» **Record set**
** start **

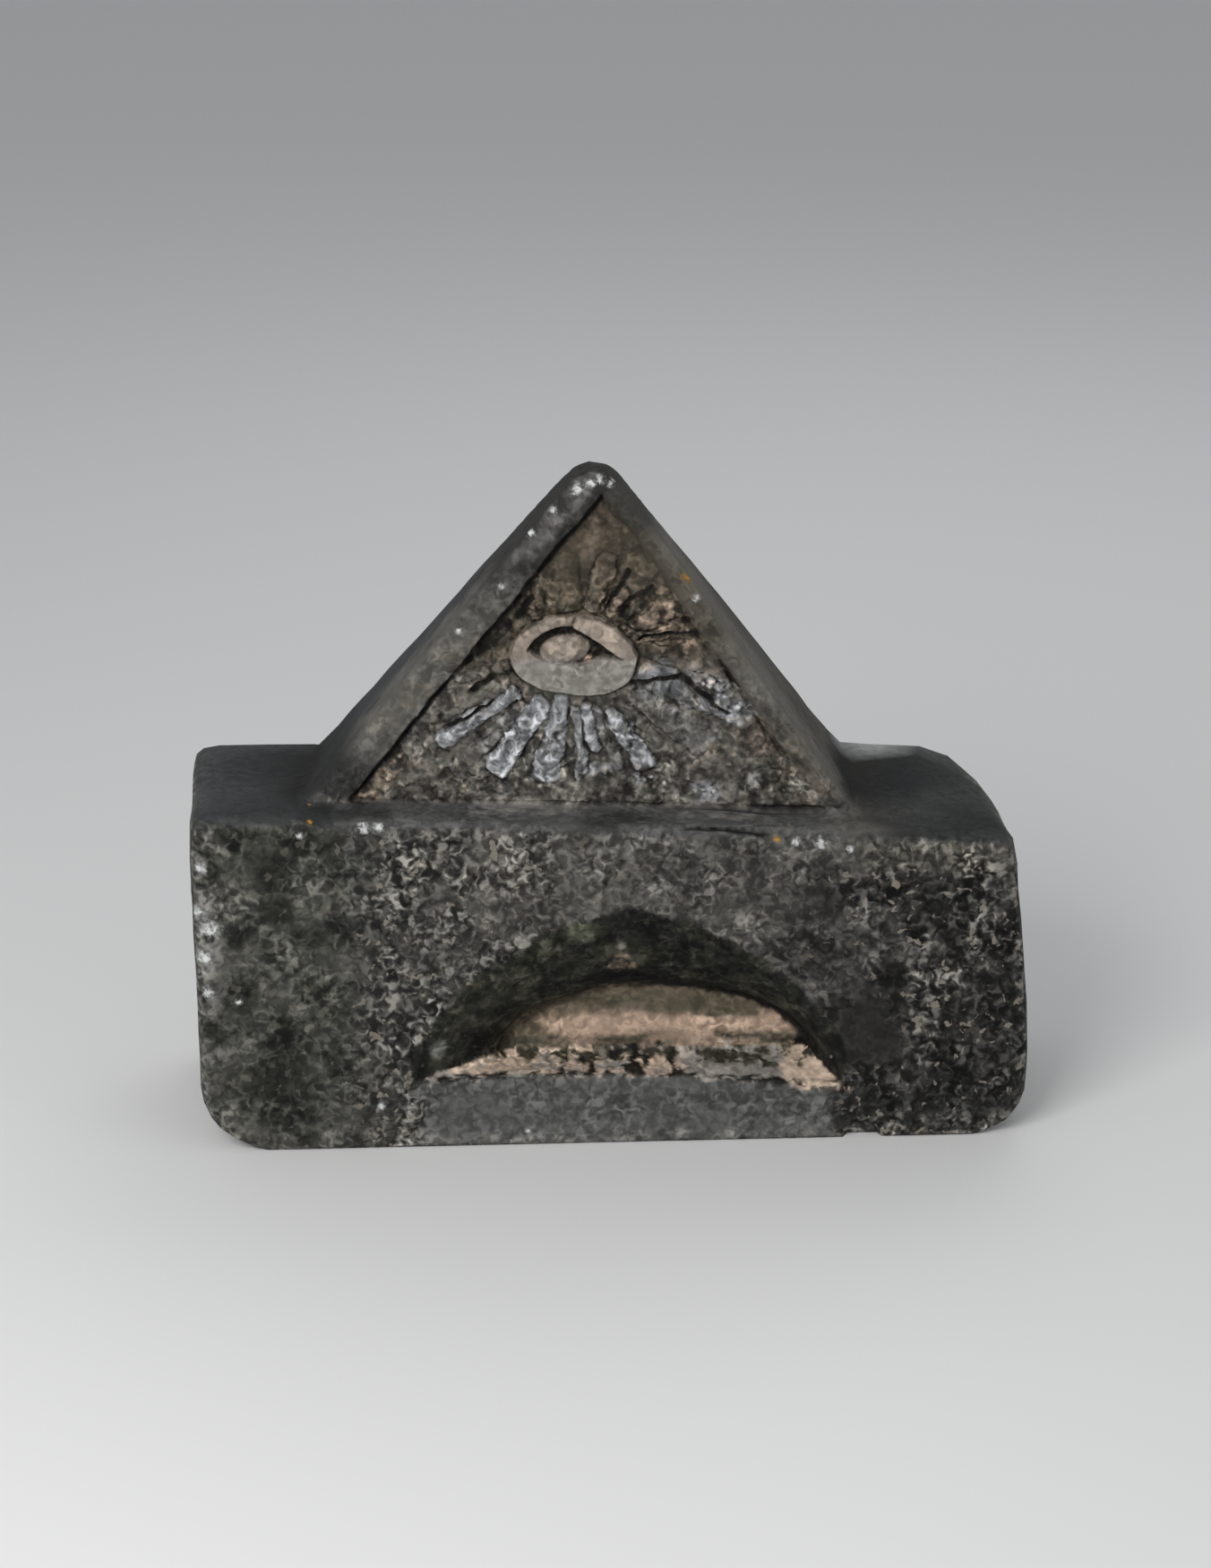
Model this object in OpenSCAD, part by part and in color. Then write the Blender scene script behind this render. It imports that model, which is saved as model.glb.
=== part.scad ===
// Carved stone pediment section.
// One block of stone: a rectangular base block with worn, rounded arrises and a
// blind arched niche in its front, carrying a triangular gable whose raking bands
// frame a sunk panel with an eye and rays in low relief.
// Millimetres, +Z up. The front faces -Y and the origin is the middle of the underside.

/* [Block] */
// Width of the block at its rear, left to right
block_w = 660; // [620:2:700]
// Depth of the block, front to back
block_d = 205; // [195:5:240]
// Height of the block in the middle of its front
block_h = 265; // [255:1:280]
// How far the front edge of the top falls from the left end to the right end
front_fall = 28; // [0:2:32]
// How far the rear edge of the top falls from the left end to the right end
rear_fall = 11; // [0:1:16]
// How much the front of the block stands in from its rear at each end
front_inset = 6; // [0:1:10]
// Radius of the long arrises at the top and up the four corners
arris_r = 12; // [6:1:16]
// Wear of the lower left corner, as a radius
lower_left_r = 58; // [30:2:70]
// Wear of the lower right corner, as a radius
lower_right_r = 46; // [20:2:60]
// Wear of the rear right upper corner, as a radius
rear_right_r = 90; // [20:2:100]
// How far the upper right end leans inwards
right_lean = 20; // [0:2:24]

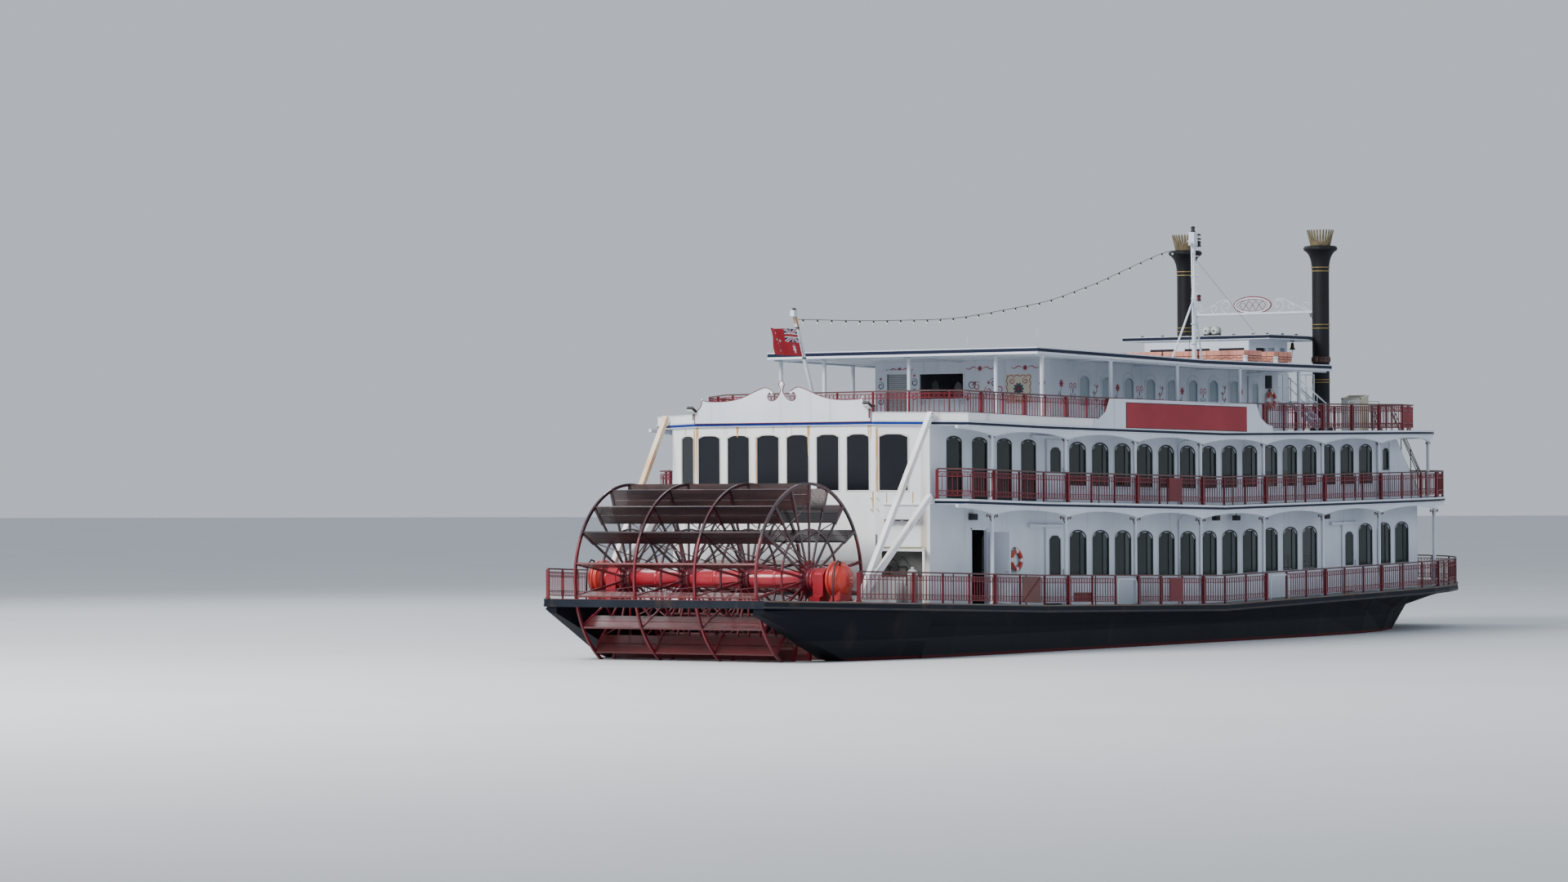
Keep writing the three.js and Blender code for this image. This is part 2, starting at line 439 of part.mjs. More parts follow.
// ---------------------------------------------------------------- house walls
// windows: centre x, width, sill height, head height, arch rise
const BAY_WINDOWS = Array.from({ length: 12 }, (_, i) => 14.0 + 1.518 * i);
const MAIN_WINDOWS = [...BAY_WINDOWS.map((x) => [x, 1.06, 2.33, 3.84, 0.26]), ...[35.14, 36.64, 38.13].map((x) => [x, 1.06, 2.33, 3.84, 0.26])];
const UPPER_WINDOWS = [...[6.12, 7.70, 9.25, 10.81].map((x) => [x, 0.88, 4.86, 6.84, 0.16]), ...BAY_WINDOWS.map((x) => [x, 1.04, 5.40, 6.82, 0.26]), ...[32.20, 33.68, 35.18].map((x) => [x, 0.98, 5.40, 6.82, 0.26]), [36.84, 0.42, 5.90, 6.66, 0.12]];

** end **

» **Request**
Write out every entry word for word.

» **Expected output**
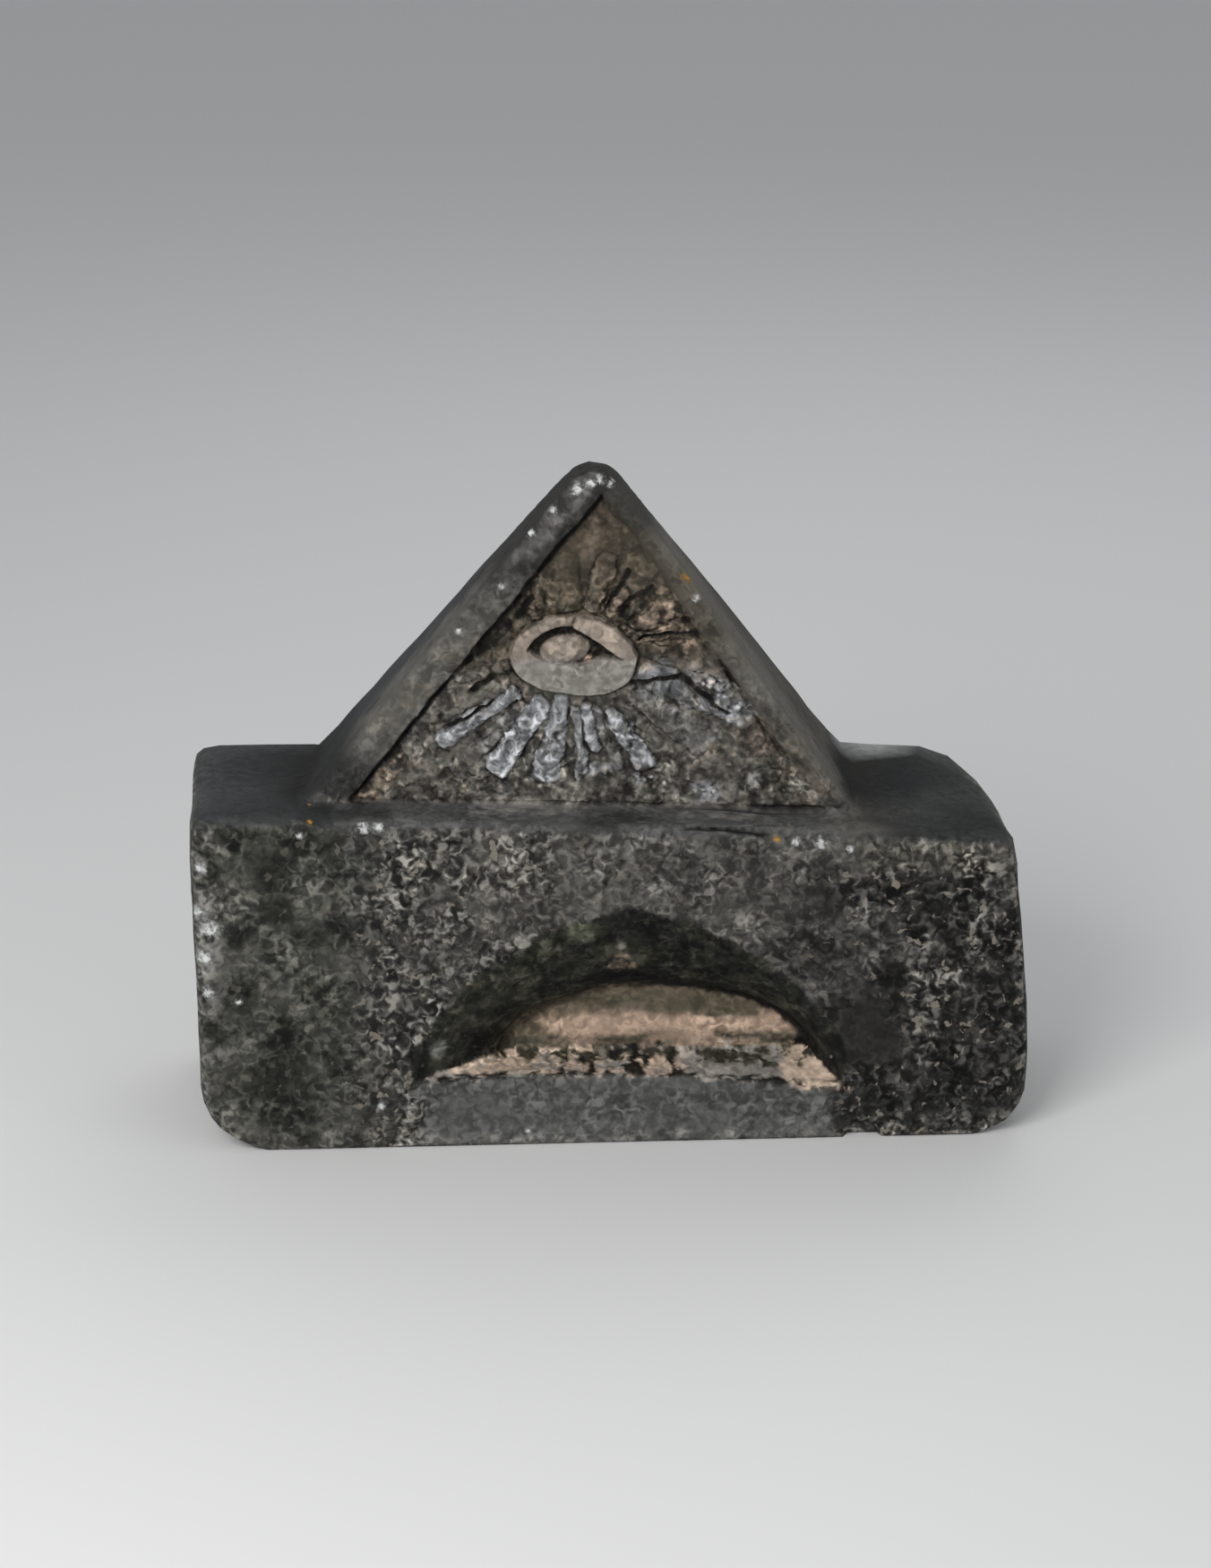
Model this object in OpenSCAD, part by part and in color. Then write the Blender scene script behind this render. It imports that model, which is saved as model.glb.
=== part.scad ===
// Carved stone pediment section.
// One block of stone: a rectangular base block with worn, rounded arrises and a
// blind arched niche in its front, carrying a triangular gable whose raking bands
// frame a sunk panel with an eye and rays in low relief.
// Millimetres, +Z up. The front faces -Y and the origin is the middle of the underside.

/* [Block] */
// Width of the block at its rear, left to right
block_w = 660; // [620:2:700]
// Depth of the block, front to back
block_d = 205; // [195:5:240]
// Height of the block in the middle of its front
block_h = 265; // [255:1:280]
// How far the front edge of the top falls from the left end to the right end
front_fall = 28; // [0:2:32]
// How far the rear edge of the top falls from the left end to the right end
rear_fall = 11; // [0:1:16]
// How much the front of the block stands in from its rear at each end
front_inset = 6; // [0:1:10]
// Radius of the long arrises at the top and up the four corners
arris_r = 12; // [6:1:16]
// Wear of the lower left corner, as a radius
lower_left_r = 58; // [30:2:70]
// Wear of the lower right corner, as a radius
lower_right_r = 46; // [20:2:60]
// Wear of the rear right upper corner, as a radius
rear_right_r = 90; // [20:2:100]
// How far the upper right end leans inwards
right_lean = 20; // [0:2:24]

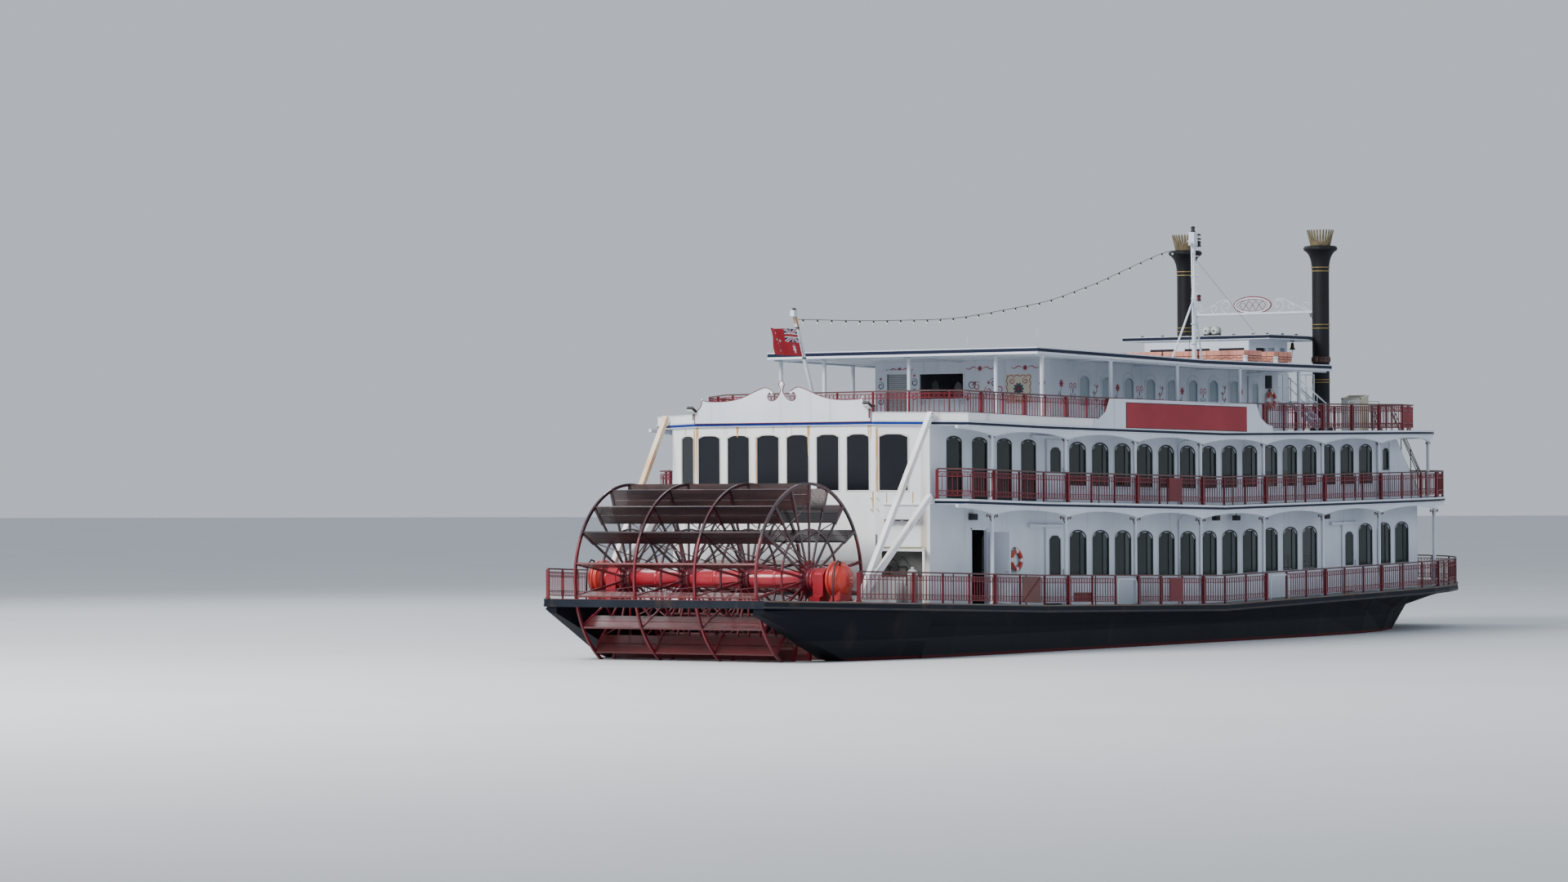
Keep writing the three.js and Blender code for this image. This is part 2, starting at line 439 of part.mjs. More parts follow.
// ---------------------------------------------------------------- house walls
// windows: centre x, width, sill height, head height, arch rise
const BAY_WINDOWS = Array.from({ length: 12 }, (_, i) => 14.0 + 1.518 * i);
const MAIN_WINDOWS = [...BAY_WINDOWS.map((x) => [x, 1.06, 2.33, 3.84, 0.26]), ...[35.14, 36.64, 38.13].map((x) => [x, 1.06, 2.33, 3.84, 0.26])];
const UPPER_WINDOWS = [...[6.12, 7.70, 9.25, 10.81].map((x) => [x, 0.88, 4.86, 6.84, 0.16]), ...BAY_WINDOWS.map((x) => [x, 1.04, 5.40, 6.82, 0.26]), ...[32.20, 33.68, 35.18].map((x) => [x, 0.98, 5.40, 6.82, 0.26]), [36.84, 0.42, 5.90, 6.66, 0.12]];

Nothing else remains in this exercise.